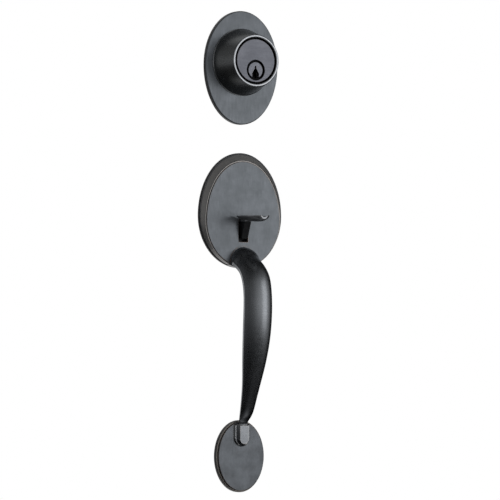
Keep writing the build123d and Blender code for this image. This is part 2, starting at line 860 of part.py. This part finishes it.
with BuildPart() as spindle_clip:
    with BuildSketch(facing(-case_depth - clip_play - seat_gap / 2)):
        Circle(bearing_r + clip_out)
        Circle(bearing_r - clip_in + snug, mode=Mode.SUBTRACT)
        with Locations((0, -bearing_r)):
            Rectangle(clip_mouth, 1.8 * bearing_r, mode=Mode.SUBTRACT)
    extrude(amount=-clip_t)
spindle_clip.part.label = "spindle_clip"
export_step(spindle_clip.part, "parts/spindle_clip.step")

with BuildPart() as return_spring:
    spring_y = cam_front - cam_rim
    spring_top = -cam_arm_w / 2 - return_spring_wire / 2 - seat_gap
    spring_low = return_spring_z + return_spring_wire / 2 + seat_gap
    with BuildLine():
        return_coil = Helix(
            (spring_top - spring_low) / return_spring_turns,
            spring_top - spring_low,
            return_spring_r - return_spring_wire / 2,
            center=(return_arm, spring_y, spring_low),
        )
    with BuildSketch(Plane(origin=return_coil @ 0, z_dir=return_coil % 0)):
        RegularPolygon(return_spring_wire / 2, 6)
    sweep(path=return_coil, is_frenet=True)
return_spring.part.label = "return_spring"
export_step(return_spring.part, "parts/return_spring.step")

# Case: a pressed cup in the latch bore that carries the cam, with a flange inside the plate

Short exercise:
Restate the data above exactly, keeping each word as it stands.

Answer below:
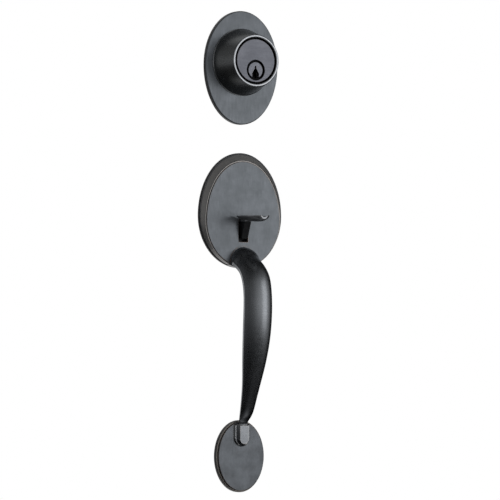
Keep writing the build123d and Blender code for this image. This is part 2, starting at line 860 of part.py. This part finishes it.
with BuildPart() as spindle_clip:
    with BuildSketch(facing(-case_depth - clip_play - seat_gap / 2)):
        Circle(bearing_r + clip_out)
        Circle(bearing_r - clip_in + snug, mode=Mode.SUBTRACT)
        with Locations((0, -bearing_r)):
            Rectangle(clip_mouth, 1.8 * bearing_r, mode=Mode.SUBTRACT)
    extrude(amount=-clip_t)
spindle_clip.part.label = "spindle_clip"
export_step(spindle_clip.part, "parts/spindle_clip.step")

with BuildPart() as return_spring:
    spring_y = cam_front - cam_rim
    spring_top = -cam_arm_w / 2 - return_spring_wire / 2 - seat_gap
    spring_low = return_spring_z + return_spring_wire / 2 + seat_gap
    with BuildLine():
        return_coil = Helix(
            (spring_top - spring_low) / return_spring_turns,
            spring_top - spring_low,
            return_spring_r - return_spring_wire / 2,
            center=(return_arm, spring_y, spring_low),
        )
    with BuildSketch(Plane(origin=return_coil @ 0, z_dir=return_coil % 0)):
        RegularPolygon(return_spring_wire / 2, 6)
    sweep(path=return_coil, is_frenet=True)
return_spring.part.label = "return_spring"
export_step(return_spring.part, "parts/return_spring.step")

# Case: a pressed cup in the latch bore that carries the cam, with a flange inside the plate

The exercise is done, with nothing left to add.